Reproduce exactly and only the lines running from the one with "in imported if" through the one with "return node", both end lines included.
■ ■ ■ ■ ■ ■ ■
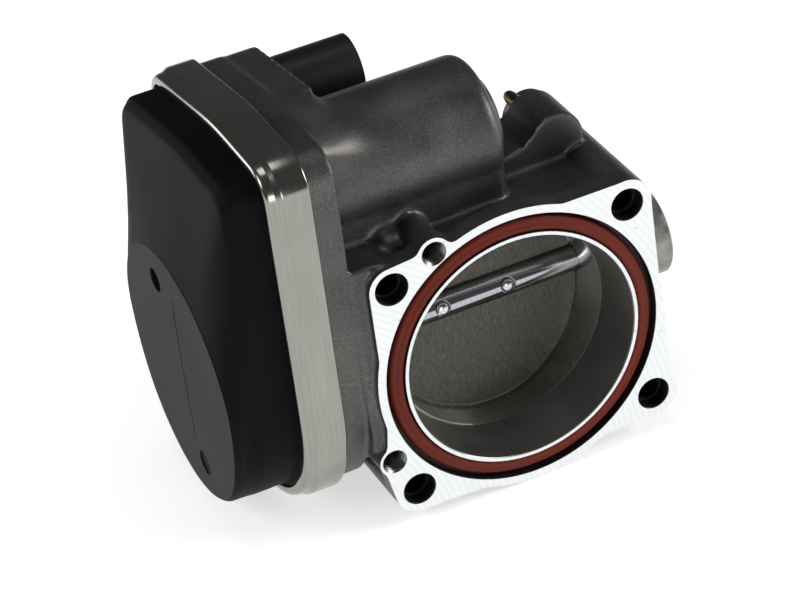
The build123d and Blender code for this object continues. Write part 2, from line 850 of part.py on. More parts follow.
with BuildPart() as contact_carrier:
    with BuildSketch(on_x(deck(6.2), *connector_axis)):
        with Locations((-1.0, 0)):
            RectangleRounded(13.5, 12, 1.5)
        with GridLocations(4.4, 4.4, 3, 2):
            Circle(0.62, mode=Mode.SUBTRACT)
    extrude(amount=4.0)
save(contact_carrier, "contact_carrier")

# two copper strips from the carrier to the motor's terminals
with BuildPart() as motor_leads:
    for z, end_y in ((78.0, 50.0), (58.6, 58.0)):
        with BuildSketch(on_x(deck(11.4))):
            with Locations(((end_y + 86.6) / 2, z)):
                Rectangle(86.6 - end_y, 2.0)
        extrude(amount=0.6)
save(motor_leads, "motor_leads")

# ---- cover gasket, black plastic cover and the pressed band that clamps them ----
with BuildPart() as cover_gasket:
    extrude(chamber_outline(rim_face - 0.03, 1.8).sketch, amount=cover_seat - rim_face + 0.06)
    extrude(chamber_outline(rim_face + 1, 4.6).sketch, amount=-4, mode=Mode.SUBTRACT)
save(cover_gasket, "cover_gasket")

with BuildPart() as gear_cover:
    extrude(chamber_outline(cover_seat, 1.2).sketch, amount=cover_step - cover_seat)
    extrude(chamber_outline(cover_step, 2.3).sketch, amount=band_end + 1.15 - cover_step)
    extrude(cover_outline(band_end + 1.15, 0, 0).sketch, amount=cover_face - band_end - 1.15)
    shoulder = cover_outline(cover_shoulder, 3.0, 1.6).sketch
    loft([cover_outline(cover_face, 0, 0).sketch, shoulder, drum_outline().sketch], ruled=True)
    fillet(gear_cover.faces().sort_by(Axis.X)[0].edges(), radius=2.0)
    cavity = chamber_outline(cover_seat + 1, wall_inset + 1.6).sketch
    extrude(cavity, amount=cover_face + cover_wall - cover_seat - 1, mode=Mode.SUBTRACT)
    with BuildSketch(on_x(-80, *cover_centre)):
        Circle(cover_radius - 1.2 - cover_wall)
    extrude(amount=drum_face + cover_wall + 80, mode=Mode.SUBTRACT)
    # four posts that carry the sensor board
    with BuildSketch(on_x(drum_face + cover_wall - 0.5, *shaft_axis)):
        with GridLocations(36, 36, 2, 2):
            Circle(3.0)
    extrude(amount=board_face - 1.65 - drum_face - cover_wall + 0.5)
save(gear_cover, "gear_cover")

with BuildPart() as retaining_band:
    extrude(chamber_outline(casting_edge, 0).sketch, amount=cover_step - 0.6 - casting_edge)
    extrude(chamber_outline(cover_step - 0.6, 1.1).sketch, amount=band_end - cover_step + 0.6)
    room = chamber_outline(rim_back + 0.05, band_thickness).sketch
    extrude(room, amount=cover_step - rim_back - 0.1, mode=Mode.SUBTRACT)
    room = chamber_outline(cover_step + 0.1, band_thickness + 1.1).sketch
    extrude(room, amount=band_end + 1.0 - cover_step, mode=Mode.SUBTRACT)
    extrude(chamber_outline(casting_edge + 1, 2.35).sketch, amount=-4, mode=Mode.SUBTRACT)
    extrude(chamber_outline(band_end + 3, 1.1 + band_lip).sketch, amount=-4, mode=Mode.SUBTRACT)
save(retaining_band, "retaining_band")

# ---- vent nipple pressed into its pad ----
with BuildPart() as vent_nipple:
    with BuildSketch(facing(pad_end - 7)):
        with Locations(nipple_place):
            Circle(nipple_radius)
    extrude(amount=-19)
    fillet(vent_nipple.faces().sort_by(Axis.Y)[-1].edges(), radius=1.4)
    with BuildSketch(facing(pad_end)):
        with Locations(nipple_place):
            Circle(0.9)
    extrude(amount=-13, mode=Mode.SUBTRACT)
save(vent_nipple, "vent_nipple")
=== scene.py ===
import math

import bmesh
import bpy
from mathutils import Matrix, Vector


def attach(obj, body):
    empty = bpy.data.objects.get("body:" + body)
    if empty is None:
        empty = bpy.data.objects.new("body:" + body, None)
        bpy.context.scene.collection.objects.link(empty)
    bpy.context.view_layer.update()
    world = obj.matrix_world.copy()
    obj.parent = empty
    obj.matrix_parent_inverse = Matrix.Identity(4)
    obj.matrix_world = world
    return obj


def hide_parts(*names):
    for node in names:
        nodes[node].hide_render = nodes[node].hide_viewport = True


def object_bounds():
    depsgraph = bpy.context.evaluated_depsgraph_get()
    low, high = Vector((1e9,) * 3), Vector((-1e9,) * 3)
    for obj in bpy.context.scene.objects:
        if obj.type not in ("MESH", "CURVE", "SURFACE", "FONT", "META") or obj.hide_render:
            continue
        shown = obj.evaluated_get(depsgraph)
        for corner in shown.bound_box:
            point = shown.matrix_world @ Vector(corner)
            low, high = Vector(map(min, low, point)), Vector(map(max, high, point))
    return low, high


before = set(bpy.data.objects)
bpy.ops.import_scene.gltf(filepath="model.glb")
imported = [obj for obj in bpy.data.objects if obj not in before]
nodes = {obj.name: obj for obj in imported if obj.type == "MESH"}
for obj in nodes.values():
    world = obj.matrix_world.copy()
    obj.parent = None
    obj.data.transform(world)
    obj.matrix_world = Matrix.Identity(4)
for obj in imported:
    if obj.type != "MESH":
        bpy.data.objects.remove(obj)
cadBox = [list(corner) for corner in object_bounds()]
mm = 0.001
print("frame loaded:", len(nodes), "nodes")


# colours are given as sRGB hex and turned to linear here
def linearColour(hexCode):
    parts = [int(hexCode[i:i + 2], 16) / 255 for i in (1, 3, 5)]
    return [p / 12.92 if p <= 0.04045 else ((p + 0.055) / 1.055) ** 2.4 for p in parts] + [1]


def addNode(tree, kind, inputs=None, stops=None, **settings):
    node = tree.nodes.new("ShaderNode" + kind)
    for key, value in settings.items():
        setattr(node, key, value)
    for key, value in (inputs or {}).items():
        if isinstance(value, bpy.types.NodeSocket):
            tree.links.new(value, node.inputs[key])
        else:
            node.inputs[key].default_value = value
    if stops:
        ramp = node.color_ramp.elements
        while len(ramp) < len(stops):
            ramp.new(0.5)
        for element, (where, colour) in zip(ramp, stops):
            element.position = where
            element.color = linearColour(colour)
    return node


def startMaterial(name, base, metallic, roughness, **more):
    made = bpy.data.materials.new(name)
    made.use_nodes = True
    shader = made.node_tree.nodes["Principled BSDF"]
    shader.inputs["Base Color"].default_value = linearColour(base)
    shader.inputs["Metallic"].default_value = metallic
    shader.inputs["Roughness"].default_value = roughness
    for key, value in more.items():
        shader.inputs[key].default_value = value
    return made, made.node_tree, shader


def spotOn(tree, scale=(1, 1, 1), turn=(0, 0, 0), shift=(0, 0, 0)):
    spot = addNode(tree, "TexCoord")
    return addNode(tree, "Mapping", {0: spot.outputs["Object"], "Scale": scale, "Rotation": turn,
                                     "Location": shift}).outputs[0]


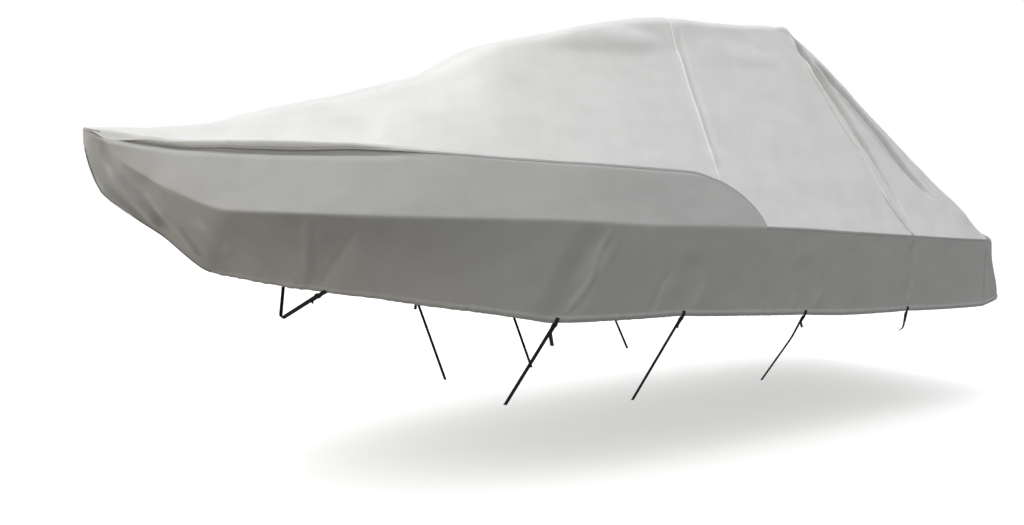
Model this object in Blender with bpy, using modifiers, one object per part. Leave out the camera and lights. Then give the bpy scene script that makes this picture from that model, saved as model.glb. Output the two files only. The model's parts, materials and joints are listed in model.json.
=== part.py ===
"""A fitted cover for a hardtop boat on its trailer: six cloth panels in their draped shape,
with webbing tabs, ladder buckles and tie-down straps along the hem.

Units are metres. X runs aft, Y to starboard and Z up. Stations are measured aft from the bow
tip and heights up from the ground under the trailer. The object's origin is the point on the
hardtop where the cover rests, under the top panel.
"""

import math
from typing import NamedTuple

import bmesh
import bpy
from mathutils import Matrix, Vector
from mathutils.bvhtree import BVHTree

# Where the cover rests: the object's origin, as station, side offset and height
REST = Vector((4.10, 0.0, 2.993))

CLOTH_THICKNESS = 0.002
SEAM_GAP = 0.0003
SHARPEST_MITRE = 0.3       # 1 plus the cosine between two seams, where their gaps meet

# Bow
TIP_STATION = 0.010
HEM_START = 0.606          # station where the hem leaves the stem

# Rounded aft end of the side panels: a quarter of an ellipse from rail to gunwale
ROUND_START = 3.20
ROUND_END = 3.735
ROUND_STEPS = (50, 66, 79, 90)   # of the columns aft of seam A, in degrees along the quarter

# Stern panel
STERN_CORNER_POWER = 5.0   # how square its plan is at the corners

# Webbing and buckles
WEBBING_WIDTH = 0.025
WEBBING_THICKNESS = 0.0016
BUCKLE_WIDTH = 0.034
BUCKLE_THICKNESS = 0.0045
BUCKLE_RADIUS = 0.003
BUCKLE_BAR = 0.0042
SECOND_BAR = 0.0135        # the buckle's other two bars, from its first
THIRD_BAR = 0.0240
SLOT_WIDTH = 0.0266
SLOT_RADIUS = 0.0008
BAR_GAP = 0.0003           # between a bar and the webbing over or under it
LAYER_STEP = BUCKLE_THICKNESS + WEBBING_THICKNESS + 2 * BAR_GAP
TURN_OFFSET = 0.0021       # of a turn's centre beyond its bar's, to clear the bar's corners
SEWN_LENGTH = 0.036        # of a tab, above the hem's edge
TAB_RETURN = 0.006         # of a tab's end, back from the turn round its bar
TAB_CLEARANCE = 0.0009     # from the cloth's facets
TAIL_BEND = 0.012          # where a strap's free tail turns down
STRAP_LEAD = 0.010         # of a strap past the buckle's last bar, before it turns away
STRAP_BEND = 0.05
BOW_END_LEAD = 0.004       # of the bow strap below the hem where its far end is sewn on

# How the cloth's face is found under a tab
PROBE_CORNER = 0.01        # above the hem's edge, in corners of the outline
PROBE_MARGIN = 0.001       # above the hem's edge
PROBE_START = 0.05         # how far out the probing rays start
HEM_STEP = 0.05            # along the hem, to find its direction


class Section(NamedTuple):
    """Half of the cover's outline across one station, from its ridge down to its hem."""

    station: float
    ridge_z: float
    brow_y: float
    brow_z: float
    eave_y: float
    eave_z: float
    rail_y: float
    rail_z: float
    gunwale_y: float
    gunwale_z: float
    hem_y: float
    hem_z: float


SECTIONS = (
    # station ridge   brow         eave         rail         gunwale       hem
    Section(0.010, 2.047, 0.00, 2.047, 0.00, 2.047, 0.00, 2.045, 0.00, 2.010, 0.00, 1.970),
    Section(0.025, 2.049, 0.01, 2.048, 0.02, 2.044, 0.035, 2.038, 0.03, 1.990, 0.00, 1.884),
    Section(0.067, 2.051, 0.03, 2.049, 0.06, 2.038, 0.09, 2.024, 0.065, 1.975, 0.00, 1.751),
    Section(0.190, 2.058, 0.06, 2.055, 0.13, 2.030, 0.175, 1.998, 0.17, 1.855, 0.00, 1.620),
    Section(0.370, 2.072, 0.10, 2.062, 0.21, 2.020, 0.28, 1.978, 0.35, 1.727, 0.00, 1.480),
    Section(0.606, 2.105, 0.15, 2.085, 0.30, 2.018, 0.41, 1.964, 0.56, 1.622, 0.00, 1.280),
    Section(0.800, 2.165, 0.18, 2.140, 0.36, 2.045, 0.50, 1.958, 0.70, 1.612, 0.14, 1.231),
    Section(1.050, 2.235, 0.22, 2.205, 0.43, 2.080, 0.61, 1.953, 0.82, 1.602, 0.36, 1.183),
    Section(1.350, 2.315, 0.26, 2.280, 0.50, 2.125, 0.73, 1.949, 0.92, 1.592, 0.59, 1.142),
    Section(1.650, 2.405, 0.31, 2.365, 0.58, 2.175, 0.83, 1.931, 1.01, 1.585, 0.77, 1.092),
    Section(1.850, 2.464, 0.35, 2.432, 0.60, 2.240, 0.88, 1.917, 1.055, 1.580, 0.86, 1.062),
    Section(2.100, 2.606, 0.42, 2.578, 0.61, 2.360, 0.925, 1.902, 1.11, 1.575, 0.95, 1.018),
    Section(2.250, 2.682, 0.44, 2.645, 0.60, 2.420, 0.955, 1.893, 1.13, 1.570, 0.995, 0.988),
    Section(2.550, 2.770, 0.47, 2.720, 0.60, 2.500, 1.00, 1.880, 1.165, 1.553, 1.045, 0.986),
    Section(3.000, 2.885, 0.49, 2.848, 0.60, 2.605, 1.03, 1.858, 1.19, 1.534, 1.09, 0.984),
    Section(3.500, 2.980, 0.50, 2.945, 0.61, 2.672, 1.045, 1.838, 1.20, 1.523, 1.11, 0.957),
    Section(4.100, 2.995, 0.50, 2.972, 0.61, 2.700, 1.06, 1.800, 1.20, 1.500, 1.12, 0.923),
    Section(4.650, 3.030, 0.50, 3.018, 0.60, 2.790, 1.06, 1.770, 1.20, 1.468, 1.12, 0.885),
    Section(4.720, 2.996, 0.52, 2.982, 0.61, 2.760, 1.065, 1.760, 1.20, 1.465, 1.12, 0.882),
    Section(4.950, 2.798, 0.630, 2.782, 0.725, 2.500, 1.075, 1.730, 1.198, 1.453, 1.12, 0.875),
    Section(5.300, 2.434, 0.775, 2.419, 0.87, 2.160, 1.077, 1.690, 1.19, 1.435, 1.12, 0.866),
    Section(5.900, 1.848, 1.010, 1.827, 1.05, 1.725, 1.115, 1.560, 1.18, 1.403, 1.12, 0.845),
    Section(6.150, 1.612, 1.105, 1.599, 1.13, 1.540, 1.145, 1.480, 1.172, 1.392, 1.12, 0.840),
    Section(6.420, 1.402, 1.10, 1.400, 1.13, 1.397, 1.145, 1.392, 1.16, 1.381, 1.12, 0.836),
)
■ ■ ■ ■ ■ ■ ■
— PROBLEM SOLUTION —
nodes = {obj.name: obj for obj in imported if obj.type == "MESH"}
for obj in nodes.values():
    world = obj.matrix_world.copy()
    obj.parent = None
    obj.data.transform(world)
    obj.matrix_world = Matrix.Identity(4)
for obj in imported:
    if obj.type != "MESH":
        bpy.data.objects.remove(obj)
cadBox = [list(corner) for corner in object_bounds()]
mm = 0.001
print("frame loaded:", len(nodes), "nodes")


# colours are given as sRGB hex and turned to linear here
def linearColour(hexCode):
    parts = [int(hexCode[i:i + 2], 16) / 255 for i in (1, 3, 5)]
    return [p / 12.92 if p <= 0.04045 else ((p + 0.055) / 1.055) ** 2.4 for p in parts] + [1]


def addNode(tree, kind, inputs=None, stops=None, **settings):
    node = tree.nodes.new("ShaderNode" + kind)
    for key, value in settings.items():
        setattr(node, key, value)
    for key, value in (inputs or {}).items():
        if isinstance(value, bpy.types.NodeSocket):
            tree.links.new(value, node.inputs[key])
        else:
            node.inputs[key].default_value = value
    if stops:
        ramp = node.color_ramp.elements
        while len(ramp) < len(stops):
            ramp.new(0.5)
        for element, (where, colour) in zip(ramp, stops):
            element.position = where
            element.color = linearColour(colour)
    return node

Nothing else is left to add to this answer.